Así, hoy resulta difícil imaginar la no existencia de una Comunidad Europea. En primer lugar, porque la propia evolución social exige la convivencia de determinadas formas de gobernanza que superan los límites del territorio de las naciones y de los propios estados-nación, que fueron, a la postre, quienes dieron origen a la Unión. En segundo lugar, porque los retos políticos, sociales y económicos a los que se enfrenta la sociedad actual exigen un esfuerzo colectivo que sólo puede fundamentarse en una voluntaria cesión de soberanías nacionales. Ya no se trata de que unos pierdan para que otros ganen, ecuaciones de suma cero; se trata de que todos ganen, de que todos ganemos. Las acciones que tomamos a escala local tienen su efecto a escala global y esto, que es aplicable en el interior de la Unión, lo es igualmente a escala planetaria. ¿Cómo podríamos, si no, enfrentarnos a problemas como el cambio climático, el abastecimiento energético, la seguridad, el desequilibrio en la distribución de la riqueza y su corolario, la pobreza y su consecuencia, los flujos migratorios masificados?
Cambios continuos
Pero es cierto que la propia forma de articularse la sociedad ha cambiado y se mantiene un proceso de continua transformación. Las relaciones son cada vez más complejas, menos jerárquicas y más heterárquicas, y la nueva gobernanza, con la que la Comisión Europea se halla comprometida, aspira a lograr la participación no sólo de los ciudadanos sino también de nuevos agentes emergentes, como las regiones, las ciudades o las organizaciones de la sociedad civil. De ahí que, lo que hace treinta o cuarenta años constituyó un éxito y una notable evolución esté hoy en discusión y sea necesario repensarlo. Conserva su validez, pero necesita una nueva dosis de legitimidad y una adaptación a los tiempos; en definitiva, una reformulación.

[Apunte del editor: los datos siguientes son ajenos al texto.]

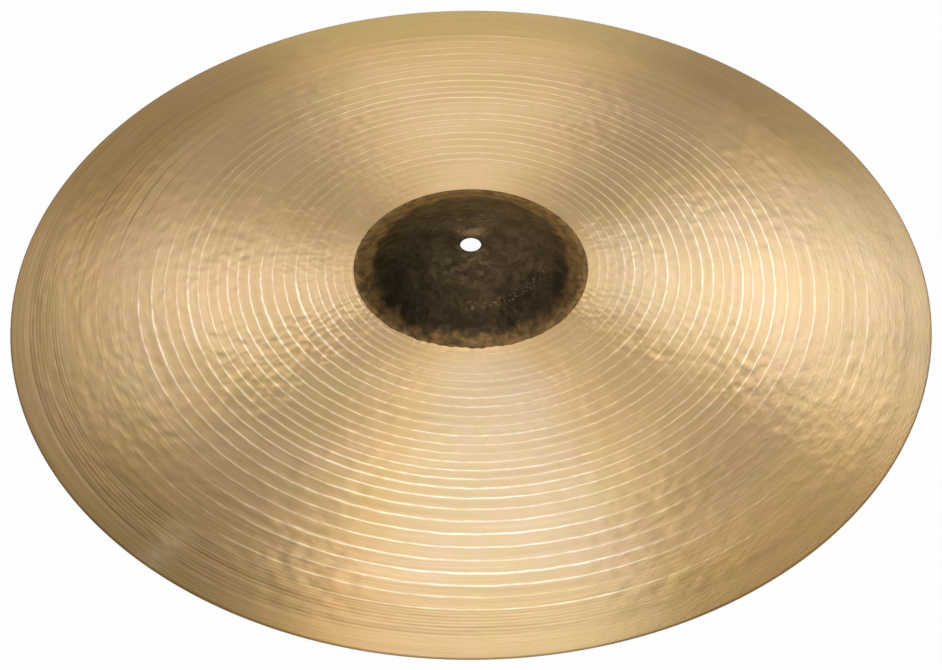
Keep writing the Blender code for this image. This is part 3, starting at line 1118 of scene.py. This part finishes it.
# Name, azimuth and elevation in degrees, width and height in metres, and radiance. All hang
# SOFTBOX_DISTANCE from the middle of the floor, with azimuth counted from +X.
SOFTBOXES = (
    ("overhead", 85, 72.5, 1.44, 2.01, 1.72),
    ("right_back", 64, 40.5, 1.0, 0.94, 2.64),
    ("left_back", 110.4, 44.2, 0.61, 0.68, 2.97),
    ("back", 90.4, 30.2, 0.77, 0.94, 1.54),
    ("front_fill", 270, 45, 2.4, 2.0, 2.4),
)
SOFTBOX_DISTANCE = 3.0


def hang_softbox(scene, name, azimuth, elevation, width, height, strength):
    """A rectangular lamp that faces the middle of the floor."""
    lamp = bpy.data.lights.new(name, "AREA")
    lamp.shape = "RECTANGLE"
    lamp.size = width
    lamp.size_y = height
    lamp.energy = strength * math.pi * width * height
    holder = bpy.data.objects.new(name, lamp)
    turn = math.radians(azimuth)
    rise = math.radians(elevation)
    level = math.cos(rise)
    towards = Vector((level * math.cos(turn), level * math.sin(turn), math.sin(rise)))
    holder.location = towards * SOFTBOX_DISTANCE
    holder.rotation_euler = towards.to_track_quat("Z", "Y").to_euler()
    scene.collection.objects.link(holder)


# Operators


class CYMBAL_OT_turn(bpy.types.Operator):
    """Turn the cymbal from its section, and give its bell and bow their finishes"""

    bl_idname = "cymbal.turn"
    bl_label = "Turn the cymbal"

    def execute(self, context):
        scene = context.scene
        mesh = turn_cymbal(scene.cymbal_shape, scene.cymbal_lathe, scene.cymbal_hammer)
        mesh.materials.append(fired_bronze(scene.cymbal_colours))
        mesh.materials.append(lathed_bronze(scene.cymbal_colours))
        if mesh.validate():
            raise RuntimeError("the cymbal's skin has a faulty face")
        cymbal = bpy.data.objects.new("cymbal_skin", mesh)
        scene.collection.objects.link(cymbal)
        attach(cymbal, "root")
        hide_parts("cymbal")
        return {"FINISHED"}


class CYMBAL_OT_stage(bpy.types.Operator):
    """Lay the pale floor, hang the soft lamps and set up the camera"""

    bl_idname = "cymbal.stage"
    bl_label = "Set the stage"

    def execute(self, context):
        scene = context.scene
        stage = scene.cymbal_stage
        half = stage.floor_width / 2
        mesh = bpy.data.meshes.new("floor")
        corners = [(-half, -half, 0), (half, -half, 0), (half, half, 0), (-half, half, 0)]
        mesh.from_pydata(corners, [], [(0, 1, 2, 3)])
        mesh.materials.append(pale_floor())
        floor = bpy.data.objects.new("floor", mesh)
        floor.location.z = -FLOOR_GAP
        scene.collection.objects.link(floor)

        scene.world = studio_world(stage.ceiling)
        for softbox in SOFTBOXES:
            hang_softbox(scene, *softbox)

        lens = bpy.data.cameras.new("camera")
        lens.lens = stage.lens
        lens.sensor_width = 36
        camera = bpy.data.objects.new("camera", lens)
        distance, rise = stage.camera_distance, stage.camera_elevation
        camera.location = (0, -distance * math.cos(rise), distance * math.sin(rise) + RIM_LEVEL)
        turn = Matrix.Rotation(math.pi / 2 - rise - CAMERA_DROP, 4, "X")
        lean = Matrix.Rotation(CAMERA_LEAN, 4, "Z")
        camera.rotation_euler = (turn @ lean).to_euler()
        scene.collection.objects.link(camera)
        scene.camera = camera
        scene.view_settings.view_transform = "Standard"
        return {"FINISHED"}


class CYMBAL_PT_panel(bpy.types.Panel):
    """The cymbal's settings and the buttons that build it"""

    bl_label = "Ride cymbal"
    bl_idname = "CYMBAL_PT_panel"
    bl_space_type = "VIEW_3D"
    bl_region_type = "UI"
    bl_category = "Cymbal"

    def draw(self, context):
        for group in SETTINGS:
            box = self.layout.box()
            settings = getattr(context.scene, group)
            for name in settings.__annotations__:
                box.prop(settings, name)
        self.layout.operator(CYMBAL_OT_turn.bl_idname)
        self.layout.operator(CYMBAL_OT_stage.bl_idname)


SETTINGS = {
    "cymbal_shape": CymbalShape,
    "cymbal_lathe": LatheWork,
    "cymbal_hammer": HammerWork,
    "cymbal_colours": BronzeColours,
    "cymbal_stage": StudioStage,
}
CLASSES = (*SETTINGS.values(), CYMBAL_OT_turn, CYMBAL_OT_stage, CYMBAL_PT_panel)


def register():
    for item in CLASSES:
        bpy.utils.register_class(item)
    for name, group in SETTINGS.items():
        setattr(bpy.types.Scene, name, PointerProperty(type=group))


def unregister():
    for name in SETTINGS:
        delattr(bpy.types.Scene, name)
    for item in reversed(CLASSES):
        bpy.utils.unregister_class(item)


def main():
    register()
    bpy.ops.cymbal.turn()
    bpy.ops.cymbal.stage()


if __name__ == "__main__":
    main()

Tampoco es ajeno a la crisis el espectacular crecimiento territorial y demográfico experimentado por la Unión derivado de sus siete ampliaciones configurando una comunidad de 500 millones de habitantes y veintisiete estados miembros frente a los seis iniciales. Entre los efectos negativos de dicha evolución, se encuentra el hecho de que, no habiéndose reformado en lo básico los mecanismos de decisión, el sistema esté rozando la parálisis. Además, extendidas las fronteras hacia el este, se ha puesto de manifiesto la cuestión, cuasi filosófica, de si la Unión debe contar con unas fronteras exteriores predeterminadas o, lo que viene a ser lo mismo, si Europa cuenta con límites geopolíticos concretos, cuestión ésta tan recurrente como difícil de responder.

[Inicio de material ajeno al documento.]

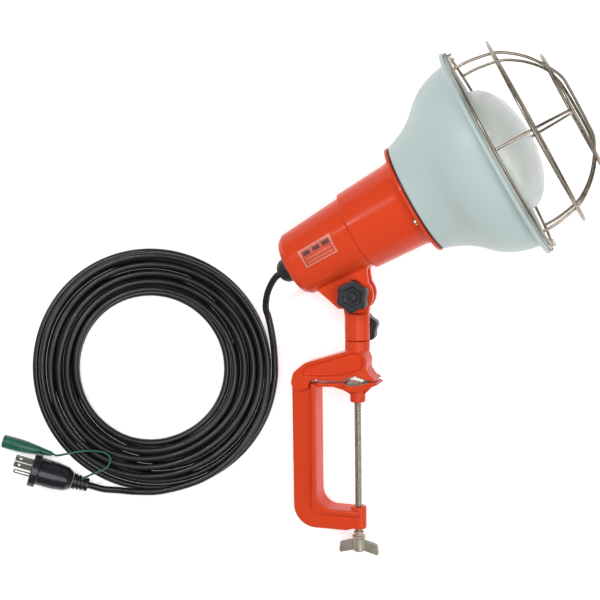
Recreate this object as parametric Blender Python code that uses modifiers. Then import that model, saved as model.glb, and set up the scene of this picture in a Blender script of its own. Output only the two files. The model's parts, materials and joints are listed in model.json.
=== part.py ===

Sea como fuere, parece claro que no pueden echarse en saco roto los logros obtenidos tras cincuenta años, entre los que pueden citarse la supresión de fronteras interiores, las libertades fundamentales (de libre circulación de personas, mercancías, servicios ), la moneda única, las formas democráticas de gobierno, el respeto a los Derechos Humanos y, por encima de todo, el mantenimiento de la paz. Resultaría, no obstante, poco prudente pensar que estos logros están plenamente consolidados, y esto sólo se conseguirá en la medida en que los ciudadanos de los distintos pueblos de la Unión, incrementando nuestras redes de relación y colaboración, nos corresponsabilicemos de ello, obstaculizando, así, la tentación de aparición de populismos que tradicionalmente han ocupado el espacio dejado por ciudadanías desencantadas y poco participativas.
El reto de los sujetos
De ahí que la Unión tenga un importante reto en su seno, en relación con quiénes son sus sujetos constituyentes: no sólo los estados miembros sino también las naciones y regiones, ciudadanos y demás actores emergentes deben ser reconocidos e invitados a participar al ser la falta de reconocimiento, hoy más que nunca, una forma de marginación.

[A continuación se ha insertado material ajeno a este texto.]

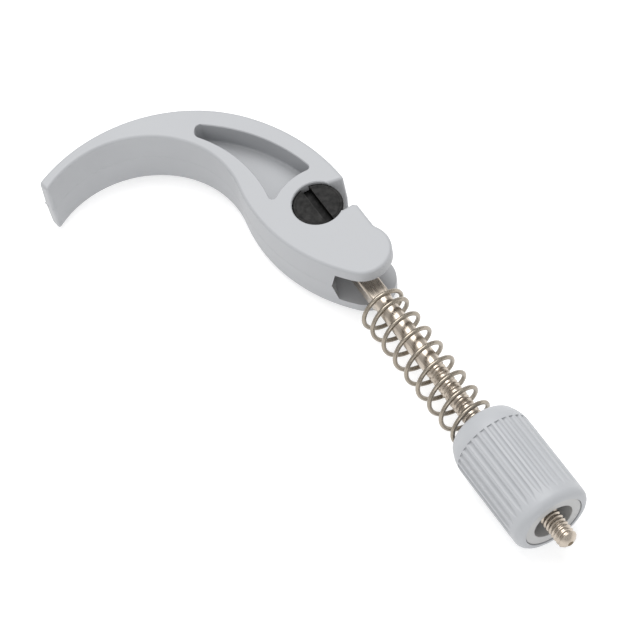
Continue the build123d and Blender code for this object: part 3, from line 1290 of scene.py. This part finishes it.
@dataclass
class Nut:
    """The adjusting nut: fluted grip, core with a counterbore, and threaded insert."""

    bore_r: float = 3.575
    face_r: float = 8.7
    edge: POINT = (1.2, 10.4)  # the first corner: distance from the face, and radius
    shoulder_dx: float = 5.5
    rim: float = 2.4
    mouth_round: float = 0.3
    face_round: float = 0.7
    edge_round: float = 0.9
    shoulder_round: float = 2.0
    seat_round: float = 0.15
    sink_round: float = 0.25
    floor_round: float = 0.2
    grip_steps: int = 180
    core_steps: int = 128
    core_r: float = 9.5
    core_gap: float = 0.06
    core_dx: float = 6.6
    core_back: float = 0.3
    counterbore: POINT = (6.4, 6.0)
    flutes: int = 30
    flute_r: float = 1.05
    flute_depth: float = 0.55
    flute_dx: tuple[float, float, float] = (7.1, 30.0, 34.6)  # start, end of full depth, end
    flute_phase_deg: float = 10.3
    flute_steps: int = 20
    crest_round: float = 0.24
    crest_steps: int = 3
    fade: float = 0.86  # share of a flute's radius that is left halfway along the fade
    skim: float = 0.02
    insert_r: float = 4.85
    insert_bore: float = 3.13
    insert_groove: float = 0.6
    groove_shares: tuple[float, ...] = (0.42, 0.46, 0.54, 0.58)  # along the insert
    groove_round: float = 0.1
    insert_break: float = 0.3

    def __post_init__(self) -> None:
        """Reads the nut's ends and radius from the frame."""
        low, high = span("nut_grip_sleeve")
        self.start, self.end = low.x, high.x
        self.radius = (high.z - low.z) / 2

    def grip(self, plastic: bpy.types.Material) -> None:
        """Builds the fluted grip.

        Args:
            plastic: the piece's finish.
        """
        edge_dx, edge_r = self.edge
        seat = self.start + self.core_dx
        piece = solid("nut_grip", lathe([
            Corner(self.start, self.bore_r, self.mouth_round),
            Corner(self.start, self.face_r, self.face_round),
            Corner(self.start + edge_dx, edge_r, self.edge_round),
            Corner(self.start + self.shoulder_dx, self.radius, self.shoulder_round),
            Corner(self.end, self.radius, self.rim),
            Corner(self.end, self.core_r, self.seat_round),
            Corner(seat, self.core_r),
            Corner(seat, self.bore_r),
        ], self.grip_steps))
        combine(piece, self.flute_tools(), Join.CUT)
        soften(piece, self.crest_round, self.crest_steps)
        paint(piece, plastic)
        set_down(piece, "nut_grip_sleeve", Body.NUT)

    def flute_tools(self) -> bpy.types.Object:
        """Makes the cutters of all the flutes: round bars that taper to nothing at the rim.

        Returns:
            All the cutters, as one object.
        """
        start, full, end = (self.start + dx for dx in self.flute_dx)
        out = self.radius - self.flute_depth + self.flute_r
        bm = bmesh.new()
        one = lathe([
            Corner(start, 0), Corner(start, self.flute_r), Corner(full, self.flute_r),
            Corner((full + end) / 2, self.flute_r * self.fade),
            Corner(end, self.flute_r - self.flute_depth - self.skim), Corner(end, 0),
        ], self.flute_steps)
        bmesh.ops.translate(one, verts=one.verts[:], vec=(0, out, 0))
        mesh = bpy.data.meshes.new("flute")
        one.to_mesh(mesh)
        one.free()
        for index in range(self.flutes):
            known = len(bm.verts)
            bm.from_mesh(mesh)
            bm.verts.ensure_lookup_table()
            turn = math.radians(self.flute_phase_deg + index * 360 / self.flutes)
            bmesh.ops.rotate(
                bm, verts=bm.verts[known:], cent=(0, 0, 0), matrix=Matrix.Rotation(turn, 3, "X")
            )
        bpy.data.meshes.remove(mesh)
        return solid("flute_tools", bm)

    def core(self, plastic: bpy.types.Material) -> None:
        """Builds the core, a hair smaller than its seat so that a fine line shows round it.

        Args:
            plastic: the piece's finish.
        """
        radius = self.core_r - self.core_gap
        bore_r, bore_depth = self.counterbore
        low, high = span("nut_thread_insert")
        face, seat = self.end - self.core_back, self.start + self.core_dx
        piece = solid("nut_core", lathe([
            Corner(seat, self.bore_r),
            Corner(seat, radius),
            Corner(face, radius, self.mouth_round),
            Corner(face, bore_r, self.sink_round),
            Corner(face - bore_depth, bore_r, self.mouth_round),
            Corner(face - bore_depth, self.bore_r, self.floor_round),
            Corner(high.x, self.bore_r),
            Corner(high.x, self.insert_r),
            Corner(low.x, self.insert_r),
            Corner(low.x, self.bore_r),
        ], self.core_steps))
        paint(piece, plastic)
        set_down(piece, "nut_core_bush", Body.NUT)

    def insert(self, brass: bpy.types.Material) -> None:
        """Builds the threaded insert, with grooves that hold it in the core.

        Args:
            brass: the piece's finish.
        """
        low, high = span("nut_thread_insert")
        length, broken = high.x - low.x, self.insert_break
        waist = self.insert_r - self.insert_groove
        body = zip(self.groove_shares, (self.insert_r, waist, waist, self.insert_r), strict=True)
        piece = solid("nut_insert", lathe([
            Corner(low.x, self.insert_bore, broken), Corner(low.x, self.insert_r, broken),
            *(Corner(low.x + length * share, r, self.groove_round) for share, r in body),
            Corner(high.x, self.insert_r, broken), Corner(high.x, self.insert_bore, broken),
        ]))
        paint(piece, brass)
        set_down(piece, "nut_thread_insert", Body.NUT)


# ---- studio


@dataclass(frozen=True)
class Lamp:
    """A soft square light: its place and size in metres, and its power in watts."""

    name: str
    place: tuple[float, float, float]
    size: float
    watts: float

    def hang(self) -> None:
        """Hangs the light so that it faces the part."""
        data = bpy.data.lights.new(self.name, "AREA")
        data.shape = "SQUARE"
        data.size = self.size
        data.energy = self.watts
        lamp = bpy.data.objects.new(self.name, data)
        bpy.context.scene.collection.objects.link(lamp)
        lamp.location = self.place
        lamp.rotation_euler = (-Vector(self.place)).to_track_quat("-Z", "Y").to_euler()


@dataclass
class Studio:
    """The floor, the lights and the camera."""

    camera_from_pivot: tuple[float, float, float] = (397.07, -165.73, 605.65)  # mm
    look_at: tuple[float, float, float] = (20.50, -15.04, -16.06)  # mm from the pivot
    roll_deg: float = -11.48
    lens: float = 135.0
    sensor: float = 36.0
    clip: POINT = (0.01, 100.0)
    floor_size: float = 6.0
    floor_drop: float = 0.0003
    floor_grey: float = 0.72
    floor_glow: float = 0.46
    world: float = 0.75
    lamps: tuple[Lamp, ...] = (
        Lamp("key", (-0.35, 0.15, 0.9), 0.7, 7.4),
        Lamp("fill", (0.7, -0.5, 0.7), 0.6, 2.0),
    )

    def floor(self) -> None:
        """Lays a plain pale floor just under the part."""
        bm = bmesh.new()
        bmesh.ops.create_grid(bm, x_segments=1, y_segments=1, size=self.floor_size / 2)
        piece = solid("floor", bm)
        piece.data.transform(Matrix.Translation((0, 0, -self.floor_drop)))
        material = bpy.data.materials.new("floor_paper")
        material.use_nodes = True
        shader = material.node_tree.nodes["Principled BSDF"]
        Wiring(material.node_tree).feed(shader, {
            "Base Color": (self.floor_grey, self.floor_grey, self.floor_grey, 1),
            "Roughness": 0.9,
            "Specular IOR Level": 0.1,
            "Emission Color": (1, 1, 1, 1),
            "Emission Strength": self.floor_glow,
        })
        piece.data.materials.append(material)

    def camera(self) -> None:
        """Sets the camera."""
        data = bpy.data.cameras.new("camera")
        data.lens = self.lens
        data.sensor_width = self.sensor
        data.clip_start, data.clip_end = self.clip
        camera = bpy.data.objects.new("camera", data)
        bpy.context.scene.collection.objects.link(camera)
        place = PIVOT + Vector(self.camera_from_pivot) * MM
        aim = PIVOT + Vector(self.look_at) * MM
        facing = (aim - place).normalized()
        level = facing.cross(Vector((0, 0, 1))).normalized()
        turn = math.radians(self.roll_deg)
        right = level * math.cos(turn) + level.cross(facing) * math.sin(turn)
        axes = Matrix((right, right.cross(facing), -facing)).transposed()
        camera.matrix_world = Matrix.Translation(place) @ axes.to_4x4()
        bpy.context.scene.camera = camera

    def build(self) -> None:
        """Builds the whole studio."""
        self.floor()
        self.camera()
        for lamp in self.lamps:
            lamp.hang()
        world = bpy.data.worlds.new("studio")
        world.use_nodes = True
        sky = world.node_tree.nodes["Background"]
        Wiring(world.node_tree).feed(sky, {"Color": (1, 1, 1, 1), "Strength": self.world})
        bpy.context.scene.world = world
        bpy.context.scene.view_settings.view_transform = "Standard"


def main() -> None:
    """Builds every sub-assembly in order, then the studio."""
    logging.basicConfig(level=logging.INFO, format="%(name)s: %(message)s")
    effects = Effects()
    Lever().build(LEVER_PLASTIC.make(effects))
    Dowel().build(BLACK_OXIDE.make(effects))
    Rod().build(NICKEL_PLATE.make(effects), CUT_END.make(effects))
    Spring().build(SPRING_WIRE.make(effects))
    nut = Nut()
    nut.grip(GRIP_PLASTIC.make(effects))
    nut.core(CORE_PLASTIC.make(effects))
    nut.insert(TURNED_BRASS.make(effects))
    Studio().build()


if __name__ == "__main__":
    main()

En esta línea, deberá superarse el 'impasse' que estamos viviendo tras el bloqueo del Tratado constitucional. Un nuevo Tratado que sintetice y adopte los avances del Tratado constitucional parece necesario, aceptando la palpable diversidad de pueblos y culturas de Europa como un valor y no como un obstáculo; apostando por un sistema donde predomine la mayoría cualificada en lugar de la unanimidad; una Europa policéntrica que apueste por un desarrollo humano sostenible; donde la Carta de Derechos Fundamentales sea vinculante y ampare no sólo a los ciudadanos de la Unión donde quiera que se encuentren, sino también a los no europeos y donde la solidaridad interna y externa sea una prioridad al igual que la defensa de la sociedad de bienestar, característica de la mayor parte de los pueblos y estados europeos.
Si los europeos, desde el respeto a la diversidad, somos capaces de trabajar juntos en este camino, no sólo daremos una adecuada respuesta a los desafíos locales y globales, sino que podremos, incluso, presentarnos como modelo a seguir por las demás áreas políticas del planeta que, con probabilidad, van a ir configurándose. Europa, siguendo a Monnet, continúa dependiendo de nuestra capacidad para tejer más y más solidaridades de hecho.